Run and Validate Figure 8 (10 human-minutes + 2 compute-hours)

  • Run the following commands:

    1. Generates the STeP Simulator numbers (organe dots) in Figure 5. The numbers will be stored in /root/step_artifact/hdl_validation/fig8.csv.

      ### In the docker container ###
      $ cd /root/step_artifact/
      $ source ./hdl_validation/figure8_step.sh    
    2. Run the HDL simulation, copy the results from STeP simulator to the designated location, and generate figure 8.

      # Copy the simulation resuls for the STeP simulator (fig8.csv) to the designated location to generate the graph
      $ cp /root/step_artifact/hdl_validation/fig8.csv /root/step-artifact-hdl/step_reference.csv
      # Run the HDL simulation and generate the figure
      $ cd /root/step-artifact-hdl
      $ ./run_dse_and_figure.sh
  • To validate the results:

    1. Exit the docker (CTRL+p, CTRL+q) and move into the cloned step_artifact repository on the local machine.

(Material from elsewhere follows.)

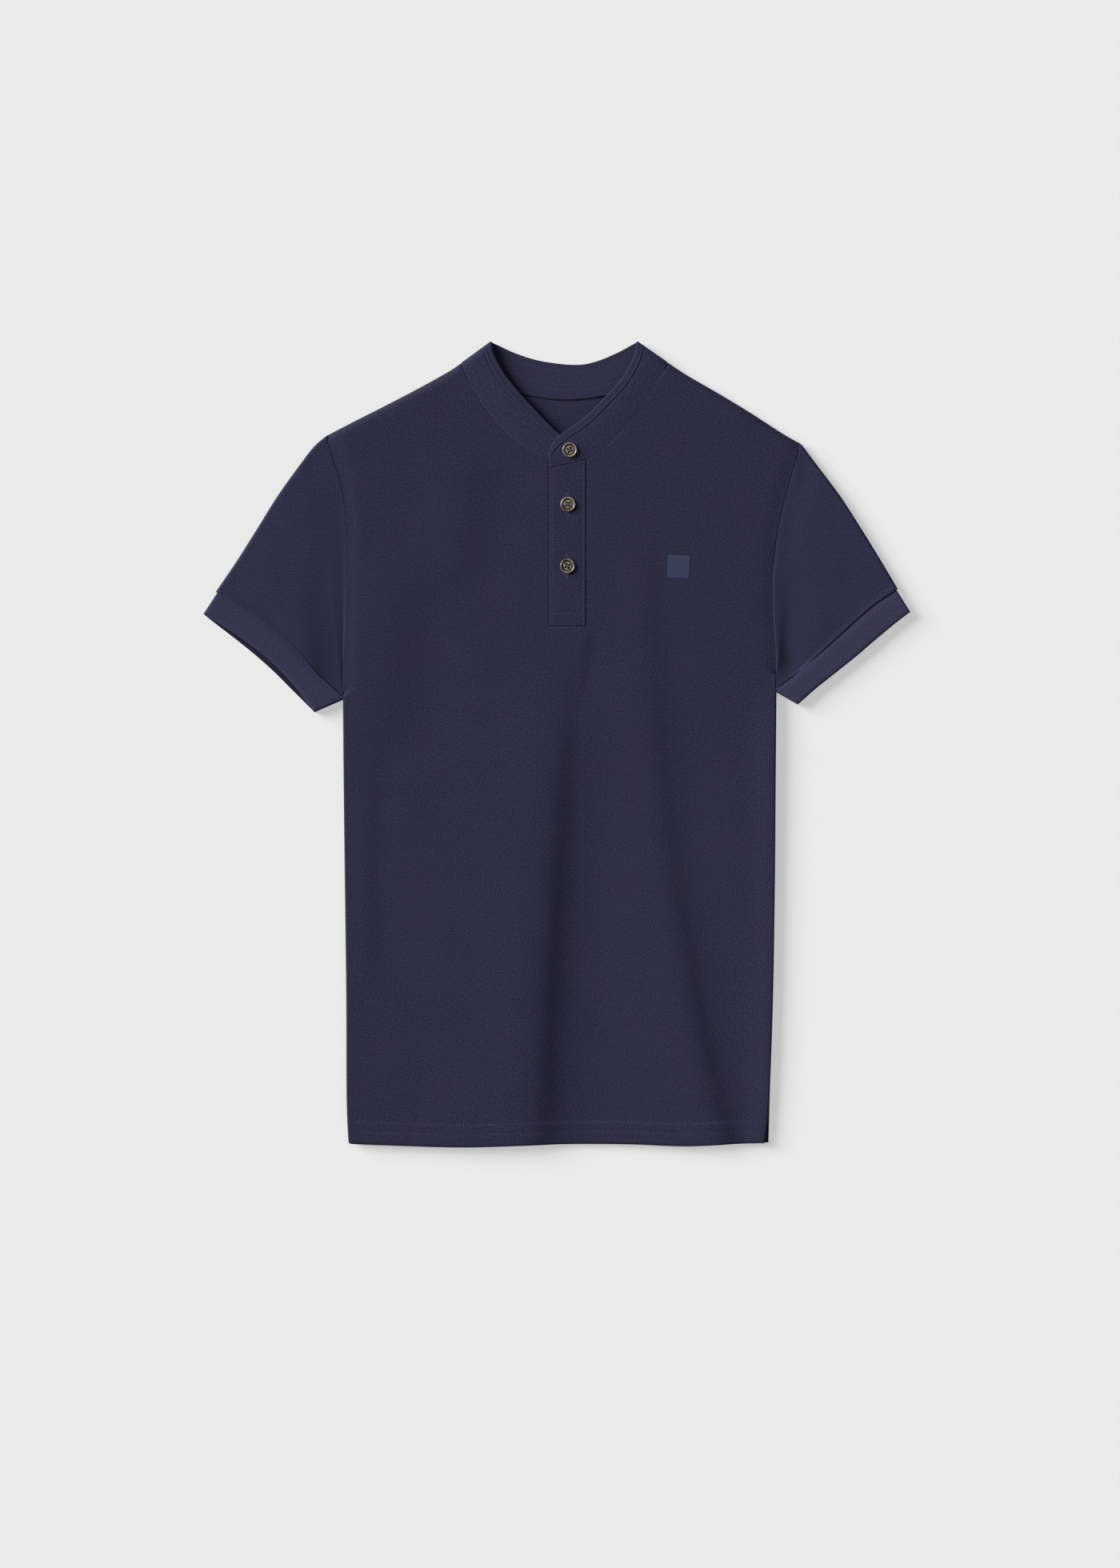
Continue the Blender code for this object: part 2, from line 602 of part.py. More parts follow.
def cuff_rings(seam_knots, edge_knots, under_edge_knots):
    """Ribbed outer rings and plain inner rings of a cuff, from its seam to its edge."""
    seam, edge, under = (smooth_curve(knots) for knots in
                         (seam_knots, edge_knots, under_edge_knots))
    length = run_of(seam)[-1]
    upper_shares = cuff_shares(length)
    fold = [step * TUBE_ROLL / length for step in ROLL_STEPS]
    flat = np.linspace(fold[-1], 1.0 - fold[-1], CUFF_UNDER_INTERVALS + 1)[1:-1]
    lower_shares = np.array(fold + list(flat) + [1.0 - share for share in reversed(fold)])
    first = len(ROLL_STEPS) - 1
    last = len(upper_shares) - 1 - first
    outer, plain = [], []
    for out in (CUFF_SEAM_GAP / CUFF_DEPTH, 0.5, 1.0):
        upper = (points_at(seam, upper_shares) * (1.0 - out) + points_at(edge, upper_shares) * out)
        lower = (points_at(seam, lower_shares) * (1.0 - out)
                 + points_at(under, lower_shares) * out)
        ring = np.array(tube_ring(upper, lower, lambda x, y: CUFF_LOFT))
        plain.append(ring.copy())
        ring[first + 1:last:2, 2] += RIB_HEIGHT
        outer.append(ring)
    partners = (list(range(first)) + list(range(first, last, RIB_POINTS_PER_INNER_POINT))
                + list(range(last, len(plain[0]))))
    inner = []
    for number, ring in enumerate(plain):
        kept = ring[partners]
        ahead = plain[min(number + 1, 2)][partners] - plain[max(number - 1, 0)][partners]
        around = np.roll(kept, -1, axis=0) - np.roll(kept, 1, axis=0)
        normal = np.cross(around, ahead)
        normal /= np.linalg.norm(normal, axis=1)[:, None]
        if normal[len(kept) // 4][2] < 0.0:
            normal = -normal
        inner.append(kept - RIB_WALL * normal)
    return outer, inner, partners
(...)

      # Exit the docker (CTRL+p, CTRL+q)
      
      ### In the local machine ###
      $ cd step_artifact
    2. As there will only be results related to figure 8 generated, modify the FILES_TO_COPY list in the step_artifact/copy_from_docker.py file to only include the files related to figure 5 as follows:

      FILES_TO_COPY = [
          "step-artifact-hdl/dse_results.csv",
          "step-artifact-hdl/step_reference.csv",
          "step-artifact-hdl/validation.pdf",
      ]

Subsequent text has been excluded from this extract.